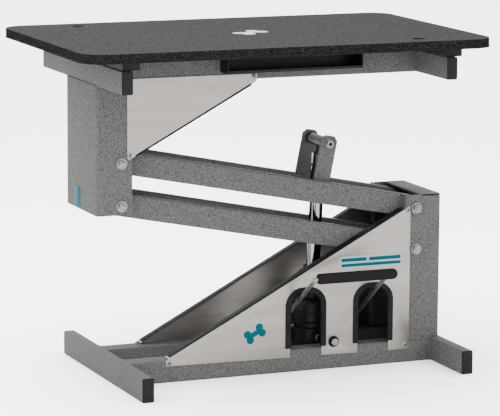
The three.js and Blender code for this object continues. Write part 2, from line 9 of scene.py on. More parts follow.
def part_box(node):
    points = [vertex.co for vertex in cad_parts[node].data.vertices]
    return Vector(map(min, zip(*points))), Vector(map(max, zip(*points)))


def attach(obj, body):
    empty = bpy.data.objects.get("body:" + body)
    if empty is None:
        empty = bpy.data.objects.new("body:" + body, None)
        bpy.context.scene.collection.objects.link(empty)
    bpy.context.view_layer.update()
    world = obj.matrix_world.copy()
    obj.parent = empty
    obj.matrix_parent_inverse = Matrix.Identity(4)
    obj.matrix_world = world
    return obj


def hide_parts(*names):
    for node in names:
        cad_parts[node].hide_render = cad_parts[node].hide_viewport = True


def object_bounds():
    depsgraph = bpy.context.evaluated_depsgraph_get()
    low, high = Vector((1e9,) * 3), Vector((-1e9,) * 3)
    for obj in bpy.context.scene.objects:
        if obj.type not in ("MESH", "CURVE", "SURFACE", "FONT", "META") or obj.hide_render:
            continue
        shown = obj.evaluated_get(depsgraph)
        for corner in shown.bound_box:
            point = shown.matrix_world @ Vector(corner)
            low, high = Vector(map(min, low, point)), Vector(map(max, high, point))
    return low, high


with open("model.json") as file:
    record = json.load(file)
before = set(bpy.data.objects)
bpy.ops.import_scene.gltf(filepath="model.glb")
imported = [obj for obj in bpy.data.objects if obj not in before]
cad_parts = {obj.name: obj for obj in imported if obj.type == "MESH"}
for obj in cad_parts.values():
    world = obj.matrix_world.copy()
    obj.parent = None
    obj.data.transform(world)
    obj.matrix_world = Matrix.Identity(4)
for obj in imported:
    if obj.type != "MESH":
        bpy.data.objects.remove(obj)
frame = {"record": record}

CAD_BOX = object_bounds()
MM = 0.001
BODIES = frame["record"]["behaviour"]["bodies"]
BODY_OF = {node: body for body, nodes in BODIES.items() for node in nodes}
SLOT_OF = {s["node"]: s["material_slot"] for s in frame["record"]["subparts"]}

SIDE_Y = 111
POST_WALL = 5
POST_LIP = 27
PANEL_OUT = 112.8
PANEL_T = 1.5
PANEL_LOW = (-252, 56.5)
PANEL_HIGH = (394, 397)
PANEL_RUN = PANEL_HIGH[0] - PANEL_LOW[0]
PANEL_RISE = PANEL_HIGH[1] - PANEL_LOW[1]
PANEL_EDGE = math.hypot(PANEL_RUN, PANEL_RISE)
PANEL_SLOPE = math.degrees(math.atan2(PANEL_RISE, PANEL_RUN))
FOLD_DEPTH = 27
FOLD_RADIUS = 3
ARCH_X = (122.2, 306.4)
ARCH_Z = 167
ARCH_FLAT = 8.2
ARCH_CUT = 42.6
ARCH_OUTER = 55.2
ARCH_INNER = 41
ARCH_FLOOR = 61
GROMMET = (198.5, 70)
GUSSET_LOW = (-340, 564)
GUSSET_HIGH = (-19, 735.5)
ARM_LENGTH = 805.3
ARM_ANGLE = 11.19
ARM_OUTER_Y = 82
TUBE_W = 28
TUBE_H = 56
PIVOT_SPACING = 104.8
RIGHT_PIVOT = (424, 395.8)
LEFT_PIVOT = (
    RIGHT_PIVOT[0] - ARM_LENGTH * math.cos(math.radians(ARM_ANGLE)),
    RIGHT_PIVOT[1] + ARM_LENGTH * math.sin(math.radians(ARM_ANGLE)),
)
LIFT_PIN = (249.6, 122.3)
EAR_HALF_W = 22
EAR_Y = (55, 61)
PUMP_PIVOT = (183, 70)
PUMP_TILT = 2.448
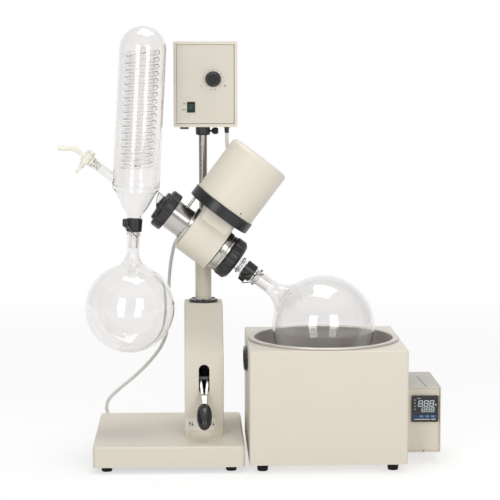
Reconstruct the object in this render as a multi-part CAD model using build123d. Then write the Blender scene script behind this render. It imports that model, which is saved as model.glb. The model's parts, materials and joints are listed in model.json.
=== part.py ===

---------------

WHAT THE TASK ASKS: Give back, verbatim, the lines from the top of the entries above through the line containing "for corner in".

FINISHED TASK:
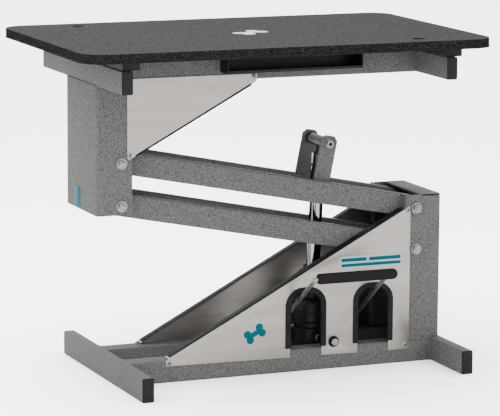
The three.js and Blender code for this object continues. Write part 2, from line 9 of scene.py on. More parts follow.
def part_box(node):
    points = [vertex.co for vertex in cad_parts[node].data.vertices]
    return Vector(map(min, zip(*points))), Vector(map(max, zip(*points)))


def attach(obj, body):
    empty = bpy.data.objects.get("body:" + body)
    if empty is None:
        empty = bpy.data.objects.new("body:" + body, None)
        bpy.context.scene.collection.objects.link(empty)
    bpy.context.view_layer.update()
    world = obj.matrix_world.copy()
    obj.parent = empty
    obj.matrix_parent_inverse = Matrix.Identity(4)
    obj.matrix_world = world
    return obj


def hide_parts(*names):
    for node in names:
        cad_parts[node].hide_render = cad_parts[node].hide_viewport = True


def object_bounds():
    depsgraph = bpy.context.evaluated_depsgraph_get()
    low, high = Vector((1e9,) * 3), Vector((-1e9,) * 3)
    for obj in bpy.context.scene.objects:
        if obj.type not in ("MESH", "CURVE", "SURFACE", "FONT", "META") or obj.hide_render:
            continue
        shown = obj.evaluated_get(depsgraph)
        for corner in shown.bound_box:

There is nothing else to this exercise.